There are two parts to Android’s facial gesture controls. Camera Switches (which has previously been spotted in Android 12’s beta) sits within Android’s existing Accessibility Suite and lets you use gestures like opening your mouth or raising your eyebrows to activate various commands. The second part is Project Activate, a standalone app that’s designed to help people communicate. Here, facial gestures can be set to trigger actions like playing audio or sending a text message.

Using facial gestures to control a weather app.
Image: Google

Meanwhile, Google says Lookout’s handwriting recognition will be able to read out Latin-based languages and is accessible from its Documents mode. Euro and Indian Rupees are also being added to the app’s Currency mode.

Beyond accessibility, Gboard is also seeing improvements. Most interesting is that on all devices running Android 11 and up, Google’s Android keyboard will be able to use Smart Compose to finish sentences, similar to what’s already possible in specific services like Google Docs and Gmail. This feature has previously been exclusive to Pixel phones. Copying and pasting is also being updated to automatically separate out separate contact information and details like phone numbers and email addresses when they’re copied in a single chunk of text. Finally, Gboard will also proactively suggest sharing a screenshot if you immediately switch to a messaging app after taking one.

The “Heads Up” Digital Wellbeing feature, which reminds people to stop looking down at their phones while they’re walking, is expanding from just Pixels to all Android phones, while asking Google Assistant to “open my reminders” now offers a one-stop-shop for managing all reminders added to the voice assistant.

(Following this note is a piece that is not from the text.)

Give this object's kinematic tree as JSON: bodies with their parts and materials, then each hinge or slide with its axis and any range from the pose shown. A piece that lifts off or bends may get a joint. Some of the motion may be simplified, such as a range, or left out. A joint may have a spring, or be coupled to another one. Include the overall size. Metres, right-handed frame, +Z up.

Nearby Share is also being updated to offer new visibility settings, letting you control who can see your device and send files. It’s a real grab bag of features that should offer something for everyone.

Google isn’t offering exact release dates for any of these features, and there’s no mention of whether any of them will be exclusive to the upcoming Android 12. So expect most of them to gradually roll out over the course of this fall, which is generally considered to run until the start of December.